Contract Drafting to Preserve Ownership of Float
To ensure that the contractor owns the float, the contract must clearly outline the circumstances under which the contractor is entitled to an extension of time. The following is an example of wording that can be used to preserve float for the contractor:
“The Contractor will be entitled to an extension of time to the extent the Contractor is delayed in achieving Completion."
To ensure that the principal owns the float, the contract must clearly outline the circumstances under which the contractor is entitled to an extension of time. The following is an example of wording that can be used to preserve float for the principal:
"The Contractor will be entitled to an extension of time to the extent the Contractor is delayed in achieving Completion by the Date for Completion."

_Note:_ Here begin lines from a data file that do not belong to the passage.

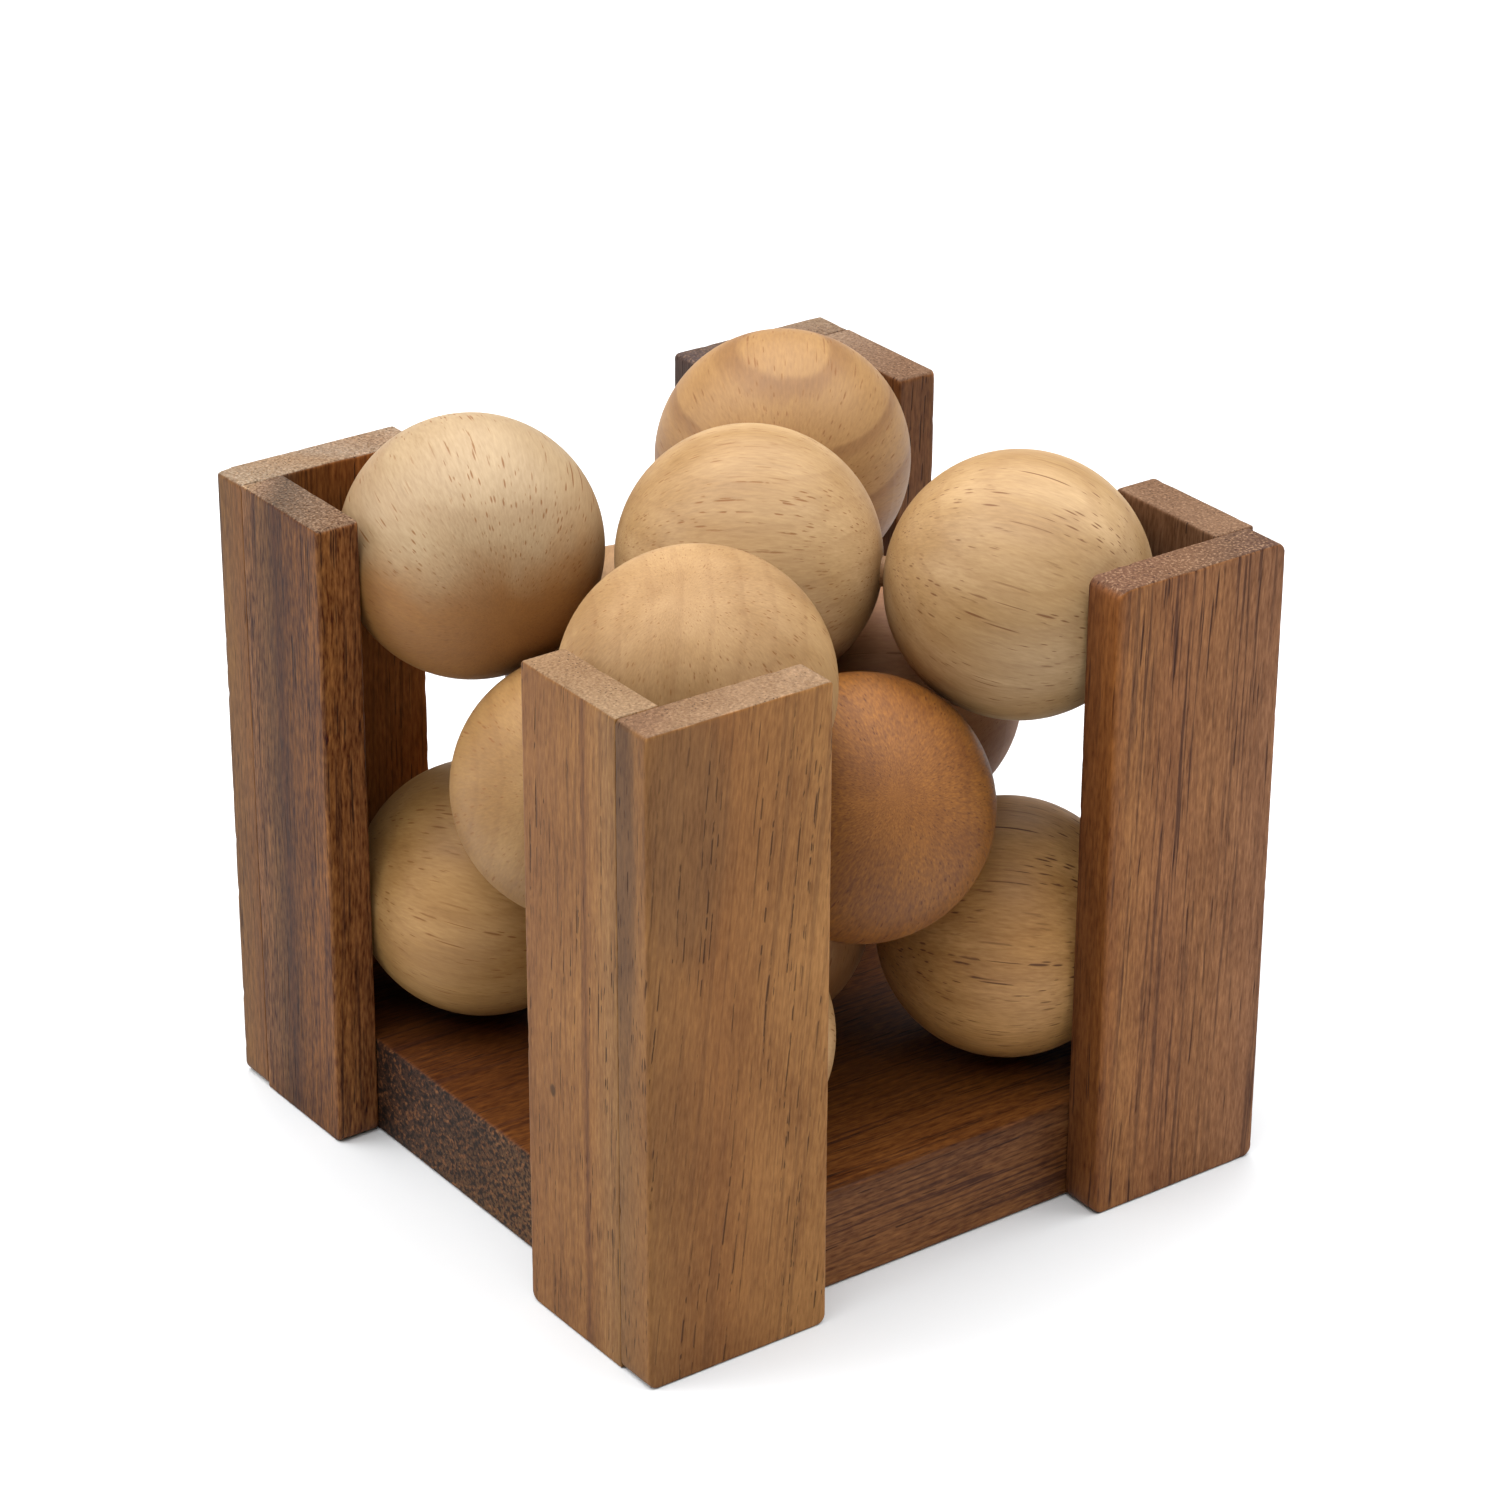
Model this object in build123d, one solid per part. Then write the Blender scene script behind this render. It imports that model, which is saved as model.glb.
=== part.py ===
from build123d import *
import os
from math import sqrt

# A ball-packing puzzle: four glued pieces of wooden balls standing in an open wooden crate.
# Millimetres, +Z up, origin at the middle of the crate's footprint. -Y is the front of the crate.

# ---- Driving dimensions ----
ball_diameter = 35.0
joint_gap = 0.45  # space left between two balls that share a dowel
dowel_diameter = 4.0
dowel_depth = 6.0  # how far a dowel goes into each ball
crate_side = 99.0  # outside width and depth of the crate
post_height = 90.3
board_thickness = 6.4
base_thickness = 14.2
long_edge_round = 0.5
end_edge_round = 0.4
seam_edge_round = 0.15  # the sanded seam where a post's two boards meet
base_edge_round = 0.6
dowel_chamfer = 0.4
ball_turn = 22.5  # degrees about +Z, so that no dowel hole crosses a sphere's seam or poles
same_place = 0.01  # how near an edge has to be to count as lying at a given x or y

# How far each post's boards reach from its outer corner: the one on the crate's left or right
# side, which covers the corner, and the one on the front or back, which butts against it.
post_reach = {
    "front_right": (27.3, 26.7),
    "front_left": (27.6, 25.3),
    "back_right": (27.5, 26.3),
    "back_left": (25.8, 26.4),
}
post_corner = {
    "front_right": (1, -1),
    "front_left": (-1, -1),
    "back_right": (1, 1),
    "back_left": (-1, 1),
}

# ---- The balls' lattice ----
# The balls fill a face-centred cube: its eight corners and the middles of its six faces.
half_side = crate_side / 2
ball_radius = ball_diameter / 2
lattice_step = (ball_diameter + joint_gap) / sqrt(2)
lowest_ball_height = base_thickness + ball_radius

# Each piece lists its balls by place, as lattice steps right, back and up, and its glued joints.
pieces = {
    "bar": {
        "balls": {"back_left": (-1, 1, 0), "centre": (0, 0, 0), "front_right": (1, -1, 0)},
        "joints": [("back_left", "centre"), ("centre", "front_right")],
    },
    "zigzag": {
        "balls": {
            "front_left": (-1, -1, 0),
            "front": (0, -1, 1),
            "right": (1, 0, 1),
            "back_right": (1, 1, 0),
        },
        "joints": [("front_left", "front"), ("front", "right"), ("right", "back_right")],
    },
    "bend": {
        "balls": {"front_left": (-1, -1, 2), "left": (-1, 0, 1), "back": (0, 1, 1)},
        "joints": [("front_left", "left"), ("left", "back")],
    },
    "tee": {
        "balls": {
            "back_left": (-1, 1, 2),
            "centre": (0, 0, 2),
            "front_right": (1, -1, 2),
            "back_right": (1, 1, 2),
        },
        "joints": [("centre", "back_left"), ("centre", "front_right"), ("centre", "back_right")],
    },
}

# The dowels are set by hand, so these balls sit a little off the lattice.
hand_set = {
    ("bar", "front_right"): (0.2, 0.2, 0.0),
    ("zigzag", "front"): (-0.1, 0.1, 0.1),
    ("zigzag", "right"): (0.3, 0.4, 0.1),
    ("zigzag", "back_right"): (0.0, 0.4, 0.1),
    ("bend", "front_left"): (-0.3, -0.4, 0.1),
    ("bend", "left"): (0.0, -0.1, 0.3),
    ("bend", "back"): (0.0, 0.0, 0.1),
    ("tee", "back_left"): (-0.4, 0.0, 0.6),
    ("tee", "centre"): (0.35, 0.75, 0.95),
    ("tee", "front_right"): (0.2, -0.1, -0.7),
    ("tee", "back_right"): (0.4, 0.4, -0.1),
}


def save(solid, node):
    export_step(solid, f"parts/{node}.step")


def block(corner_a, corner_b):
    """A rectangular board between two opposite corners."""
    size = [abs(b - a) for a, b in zip(corner_a, corner_b)]
    middle = [(a + b) / 2 for a, b in zip(corner_a, corner_b)]
    return Pos(*middle) * Box(*size)


def upright_edges(board, x=None, y=None):
    """A board's vertical edges, kept to those at the given x or y."""
    edges = board.edges().filter_by(Axis.Z)
    if x is not None:
        edges = edges.filter_by_position(Axis.X, x - same_place, x + same_place)
    if y is not None:
        edges = edges.filter_by_position(Axis.Y, y - same_place, y + same_place)
    return edges


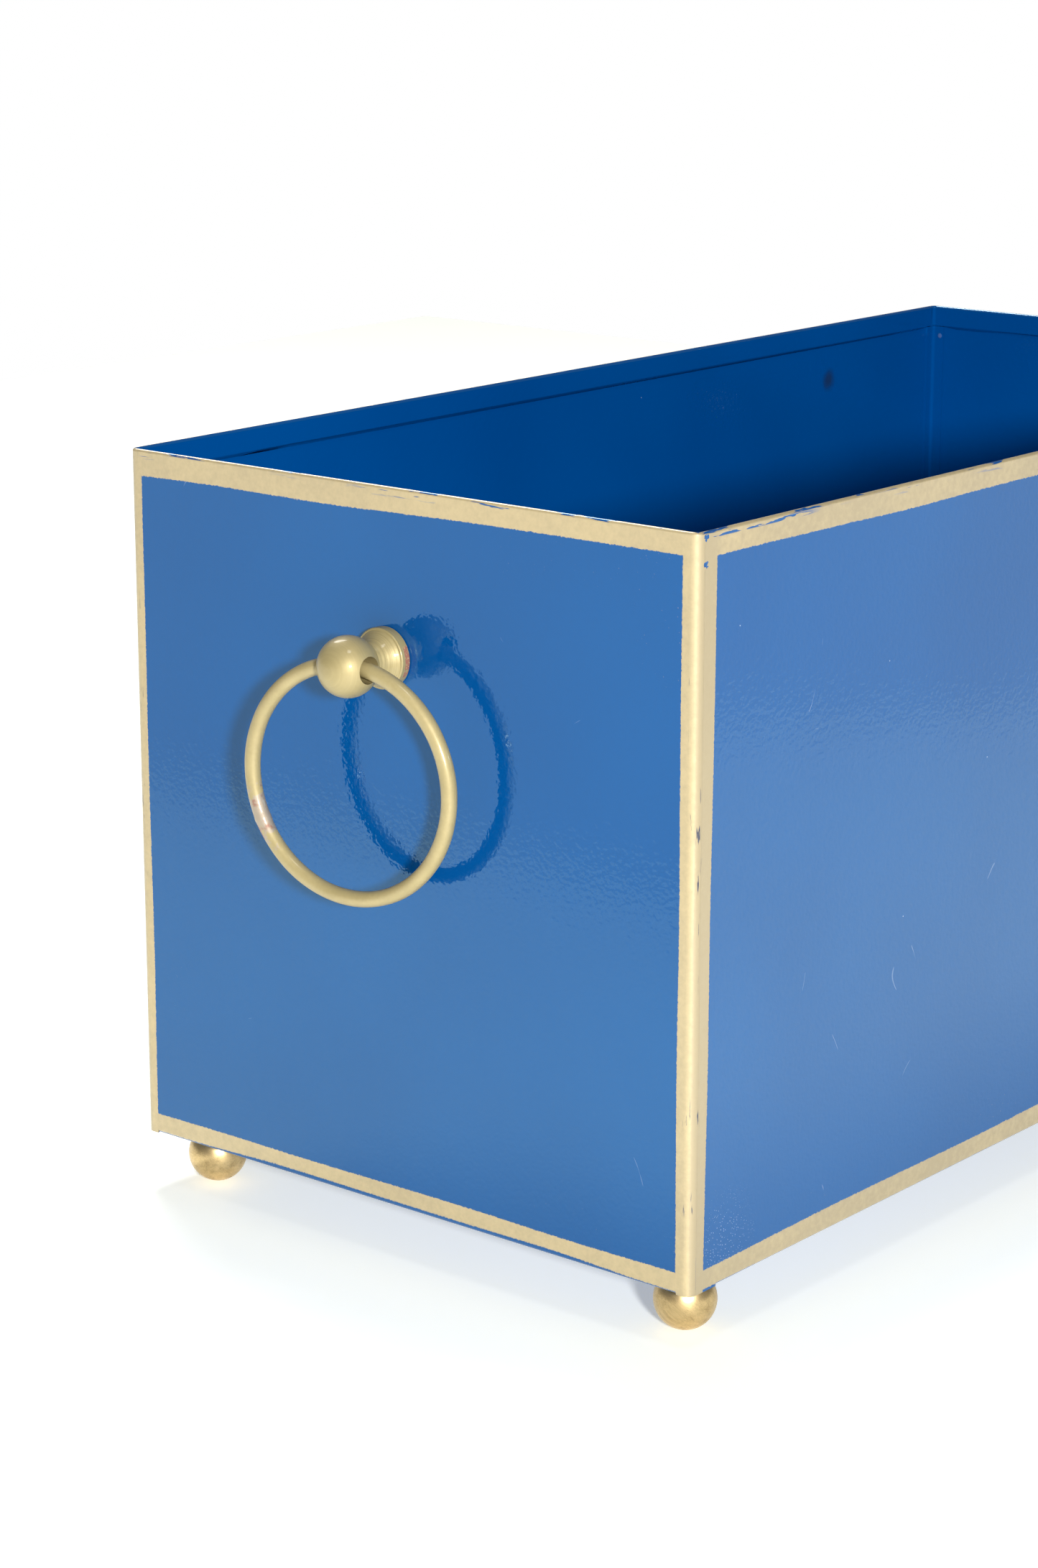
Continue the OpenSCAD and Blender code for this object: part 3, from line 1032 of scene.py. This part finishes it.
def pale_floor():
    """A pale table top that glows faintly, a little less beside the box: a painted shadow."""
    g = Graph("pale_floor")
    shade = g.noise(5, detail=2)
    x, y, _ = g.xyz()
    # Painted shadow: the glow drops beside the box
    painted_shadow_beside_box = g.larger(abs(x) - HALF_L, abs(y) - HALF_W).fade(0.25, 0.02)
    g.set(
        base_color=g.mix(shade + 0.5, (0.89, 0.92, 0.90), (0.91, 0.94, 0.92)),
        roughness=0.6,
        emission_color=(1.0, 0.98, 0.86, 1),
        emission_strength=FLOOR_GLOW - painted_shadow_beside_box * 0.07,
    )
    return g.material


def make_floor():
    """The table under the box, whose near edges the glossy walls mirror."""
    mesh = bpy.data.meshes.new("floor")
    mesh.from_pydata(TABLE_OUTLINE, [], [range(len(TABLE_OUTLINE))])
    floor = new_piece("floor", mesh, pale_floor())
    return floor


def make_world():
    """White to the camera; every other ray meets a room bright below its horizon and dim above."""
    world = bpy.data.worlds.new("studio")
    world.use_nodes = True
    bpy.context.scene.world = world
    tree = world.node_tree
    tree.nodes.clear()
    output = tree.nodes.new("ShaderNodeOutputWorld")
    mix = tree.nodes.new("ShaderNodeMixShader")
    rays = tree.nodes.new("ShaderNodeLightPath")
    plain = tree.nodes.new("ShaderNodeBackground")
    room = tree.nodes.new("ShaderNodeBackground")
    plain.inputs["Color"].default_value = (1, 1, 1, 1)
    coords = tree.nodes.new("ShaderNodeTexCoord")
    split = tree.nodes.new("ShaderNodeSeparateXYZ")
    ramp = tree.nodes.new("ShaderNodeMapRange")
    ramp.inputs["From Min"].default_value = HORIZON_LOW
    ramp.inputs["From Max"].default_value = HORIZON_HIGH
    ramp.inputs["To Min"].default_value = ROOM_BELOW
    ramp.inputs["To Max"].default_value = ROOM_ABOVE
    tree.links.new(coords.outputs["Generated"], split.inputs[0])
    tree.links.new(split.outputs["Z"], ramp.inputs["Value"])
    tree.links.new(ramp.outputs["Result"], room.inputs["Strength"])
    room.inputs["Color"].default_value = (0.96, 0.98, 1.0, 1)
    tree.links.new(rays.outputs["Is Camera Ray"], mix.inputs[0])
    tree.links.new(room.outputs[0], mix.inputs[1])
    tree.links.new(plain.outputs[0], mix.inputs[2])
    tree.links.new(mix.outputs[0], output.inputs["Surface"])


def direction(azimuth, elevation):
    """Unit vector from the object towards a camera or light at that azimuth and elevation."""
    a = math.radians(azimuth)
    e = math.radians(elevation)
    return Vector((math.sin(a) * math.cos(e), -math.cos(a) * math.cos(e), math.sin(e)))


# The lights aim a little left of the box's middle
AIM = Vector((-0.1, 0, 0.12))


def make_light(name, azimuth, elevation, distance, size, watts, only=None):
    """A round soft light aimed at the box; with only, it lights just those objects."""
    lamp = bpy.data.lights.new(name, "AREA")
    lamp.shape = "DISK"
    lamp.size = size
    lamp.energy = watts
    light = bpy.data.objects.new(name, lamp)
    bpy.context.scene.collection.objects.link(light)
    towards = direction(azimuth, elevation)
    light.location = AIM + towards * distance
    light.rotation_mode = "QUATERNION"
    light.rotation_quaternion = towards.to_track_quat("Z", "Y")
    if only is not None:
        lit = bpy.data.collections.new(name + "_lights")
        for thing in only:
            lit.objects.link(thing)
        light.light_linking.receiver_collection = lit


# The camera that fits the straight edges of the box: focal length and sensor in millimetres
LENS = 83.7
SENSOR = 36
CAMERA_AT = (-1.0314, -0.7129, BASE_Z + 0.4205)
CAMERA_AZIMUTH = -50.31
CAMERA_ELEVATION = 14.77


def make_camera():
    """Stands off the front left corner, above the rim, looking slightly down."""
    data = bpy.data.cameras.new("camera")
    data.lens = LENS
    data.sensor_width = SENSOR
    data.clip_start = 0.05
    camera = bpy.data.objects.new("camera", data)
    bpy.context.scene.collection.objects.link(camera)
    camera.location = CAMERA_AT
    camera.rotation_mode = "QUATERNION"
    camera.rotation_quaternion = direction(CAMERA_AZIMUTH, CAMERA_ELEVATION).to_track_quat("Z", "Y")
    bpy.context.scene.camera = camera


pieces = [o for o in bpy.context.scene.objects if o.type == "MESH"]
floor = make_floor()
make_world()
make_light("key", azimuth=-42, elevation=14.5, distance=1.9, size=0.17, watts=43)
make_light("overhead", azimuth=-46, elevation=66, distance=1.5, size=0.30, watts=2.0)
make_light("table", azimuth=135, elevation=70, distance=2.6, size=1.0, watts=56, only=[floor])
make_light("behind", azimuth=152, elevation=48, distance=2.2, size=1.1, watts=34, only=pieces)
make_camera()
bpy.context.scene.view_settings.view_transform = "Standard"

This means that the delay cannot be otherwise absorbed within the program and that every day of delay caused by the principal, in fact, will not only delay completion but will also cause the contractor to miss the scheduled date for completion. In other words, the delay must be on the critical path of the program. The same result can be achieved by agreeing that the contractor owns the float but also ensuring that the contract includes a clause stating that any claim for delay by the contractor must relate to a critical path item or task as a condition precedent to the claim.
Conclusion
Float ownership in construction contracts can significantly impact how delays are managed and which party bears the risk of delay. Whether the float is owned by the contractor or the principal can influence a contractor’s ability to claim extensions of time and additional costs. As the trend towards contractor ownership of the float grows in Australia, it is important for contracts to clearly define float ownership and ensure that both parties understand their rights and obligations. Well-drafted contract provisions can help avoid disputes and ensure that delays are managed effectively while protecting the interests of both the contractor and the principal.